## What to do
Extract, from the listing that follows, each line containing the word "rigid".

## Material
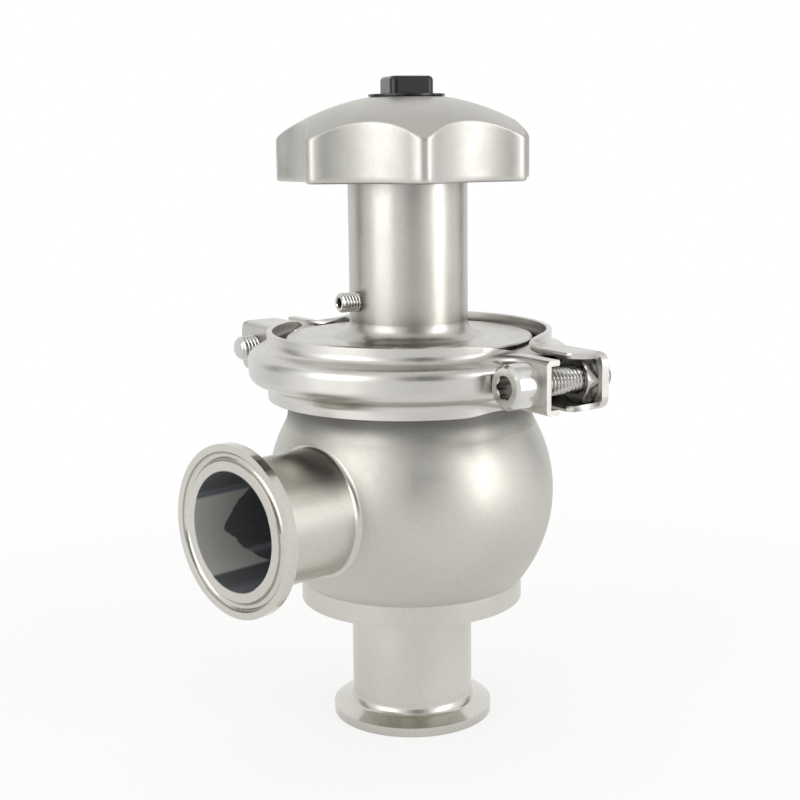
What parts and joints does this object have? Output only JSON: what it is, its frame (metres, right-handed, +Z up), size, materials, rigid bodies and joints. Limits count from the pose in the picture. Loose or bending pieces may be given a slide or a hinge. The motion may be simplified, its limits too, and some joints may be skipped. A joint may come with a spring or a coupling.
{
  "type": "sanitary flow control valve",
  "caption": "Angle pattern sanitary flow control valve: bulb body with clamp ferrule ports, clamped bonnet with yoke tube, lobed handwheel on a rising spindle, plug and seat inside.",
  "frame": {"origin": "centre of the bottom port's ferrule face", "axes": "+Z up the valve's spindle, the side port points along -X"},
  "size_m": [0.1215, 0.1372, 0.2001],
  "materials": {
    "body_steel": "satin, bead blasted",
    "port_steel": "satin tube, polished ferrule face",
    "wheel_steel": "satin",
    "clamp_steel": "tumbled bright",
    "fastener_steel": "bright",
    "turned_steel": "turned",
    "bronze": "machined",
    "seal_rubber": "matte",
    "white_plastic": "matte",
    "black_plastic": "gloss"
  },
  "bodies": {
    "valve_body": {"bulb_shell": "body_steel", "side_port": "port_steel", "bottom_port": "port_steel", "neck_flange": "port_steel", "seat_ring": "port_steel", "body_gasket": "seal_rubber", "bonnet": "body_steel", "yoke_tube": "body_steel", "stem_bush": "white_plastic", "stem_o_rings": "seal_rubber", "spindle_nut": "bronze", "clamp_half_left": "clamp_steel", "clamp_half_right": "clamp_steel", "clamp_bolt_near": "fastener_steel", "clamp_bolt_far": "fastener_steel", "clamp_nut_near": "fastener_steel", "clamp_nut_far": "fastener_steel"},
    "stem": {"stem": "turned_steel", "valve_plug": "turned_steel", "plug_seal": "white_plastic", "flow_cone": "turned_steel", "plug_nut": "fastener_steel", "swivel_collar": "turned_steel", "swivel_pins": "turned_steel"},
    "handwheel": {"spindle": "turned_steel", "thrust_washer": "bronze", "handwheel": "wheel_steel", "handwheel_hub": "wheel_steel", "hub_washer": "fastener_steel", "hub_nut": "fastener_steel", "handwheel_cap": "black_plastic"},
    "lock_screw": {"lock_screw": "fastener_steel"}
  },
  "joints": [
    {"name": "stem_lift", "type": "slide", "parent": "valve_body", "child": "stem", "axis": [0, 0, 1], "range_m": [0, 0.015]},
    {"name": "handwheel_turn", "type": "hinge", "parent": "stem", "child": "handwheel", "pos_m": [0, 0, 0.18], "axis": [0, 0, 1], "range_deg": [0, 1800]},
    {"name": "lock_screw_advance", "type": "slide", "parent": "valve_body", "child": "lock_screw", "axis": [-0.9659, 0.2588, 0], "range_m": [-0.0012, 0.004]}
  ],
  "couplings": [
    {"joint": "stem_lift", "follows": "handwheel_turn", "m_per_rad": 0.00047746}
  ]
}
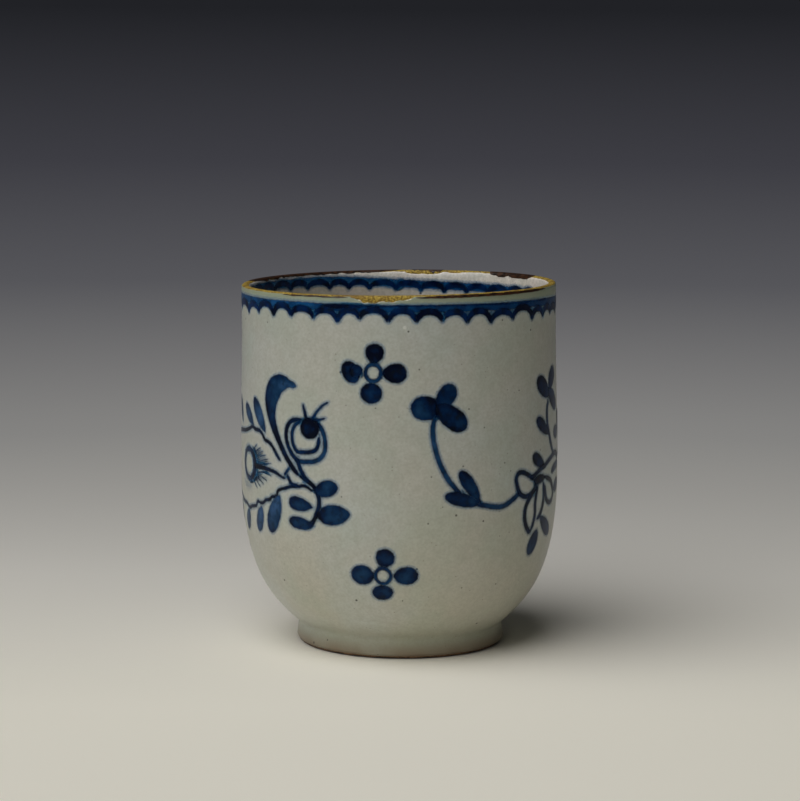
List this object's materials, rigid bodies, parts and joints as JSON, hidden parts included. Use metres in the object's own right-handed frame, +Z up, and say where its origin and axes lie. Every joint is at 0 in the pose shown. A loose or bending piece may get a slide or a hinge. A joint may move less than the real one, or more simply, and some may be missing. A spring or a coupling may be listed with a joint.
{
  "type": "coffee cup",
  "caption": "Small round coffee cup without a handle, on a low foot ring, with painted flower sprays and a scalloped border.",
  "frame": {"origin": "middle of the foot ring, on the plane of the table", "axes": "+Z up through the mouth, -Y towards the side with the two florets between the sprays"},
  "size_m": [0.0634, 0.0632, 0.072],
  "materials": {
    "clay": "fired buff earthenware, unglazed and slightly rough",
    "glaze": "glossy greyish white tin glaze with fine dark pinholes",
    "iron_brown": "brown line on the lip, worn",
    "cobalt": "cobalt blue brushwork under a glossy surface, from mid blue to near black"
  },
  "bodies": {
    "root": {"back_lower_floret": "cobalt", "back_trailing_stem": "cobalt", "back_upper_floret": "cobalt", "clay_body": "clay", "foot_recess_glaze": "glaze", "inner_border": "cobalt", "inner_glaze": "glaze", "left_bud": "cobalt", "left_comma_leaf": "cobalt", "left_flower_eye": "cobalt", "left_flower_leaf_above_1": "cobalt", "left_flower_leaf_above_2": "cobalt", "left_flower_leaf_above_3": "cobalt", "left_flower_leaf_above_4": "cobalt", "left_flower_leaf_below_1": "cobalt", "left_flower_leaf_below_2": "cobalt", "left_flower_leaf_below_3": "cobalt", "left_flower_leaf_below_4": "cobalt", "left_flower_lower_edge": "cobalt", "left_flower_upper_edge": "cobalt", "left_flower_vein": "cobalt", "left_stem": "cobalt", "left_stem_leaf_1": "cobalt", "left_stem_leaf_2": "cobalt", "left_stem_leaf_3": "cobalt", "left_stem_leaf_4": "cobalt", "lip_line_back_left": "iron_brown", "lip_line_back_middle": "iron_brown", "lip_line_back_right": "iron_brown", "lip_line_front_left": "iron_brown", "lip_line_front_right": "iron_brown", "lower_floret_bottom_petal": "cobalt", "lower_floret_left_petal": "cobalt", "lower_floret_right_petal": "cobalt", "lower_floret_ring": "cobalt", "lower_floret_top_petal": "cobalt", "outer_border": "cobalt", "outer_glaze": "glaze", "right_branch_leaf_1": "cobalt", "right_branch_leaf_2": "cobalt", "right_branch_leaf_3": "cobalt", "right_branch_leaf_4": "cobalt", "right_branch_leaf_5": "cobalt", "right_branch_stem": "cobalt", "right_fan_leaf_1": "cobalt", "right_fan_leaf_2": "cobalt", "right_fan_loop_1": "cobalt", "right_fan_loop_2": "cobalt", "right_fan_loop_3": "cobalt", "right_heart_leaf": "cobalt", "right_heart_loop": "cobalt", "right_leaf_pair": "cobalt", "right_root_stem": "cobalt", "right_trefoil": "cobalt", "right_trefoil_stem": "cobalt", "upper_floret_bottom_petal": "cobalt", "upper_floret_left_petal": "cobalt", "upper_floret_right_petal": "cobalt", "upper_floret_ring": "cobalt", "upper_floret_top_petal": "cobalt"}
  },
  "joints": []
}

## Answer to the problem
What parts and joints does this object have? Output only JSON: what it is, its frame (metres, right-handed, +Z up), size, materials, rigid bodies and joints. Limits count from the pose in the picture. Loose or bending pieces may be given a slide or a hinge. The motion may be simplified, its limits too, and some joints may be skipped. A joint may come with a spring or a coupling.
List this object's materials, rigid bodies, parts and joints as JSON, hidden parts included. Use metres in the object's own right-handed frame, +Z up, and say where its origin and axes lie. Every joint is at 0 in the pose shown. A loose or bending piece may get a slide or a hinge. A joint may move less than the real one, or more simply, and some may be missing. A spring or a coupling may be listed with a joint.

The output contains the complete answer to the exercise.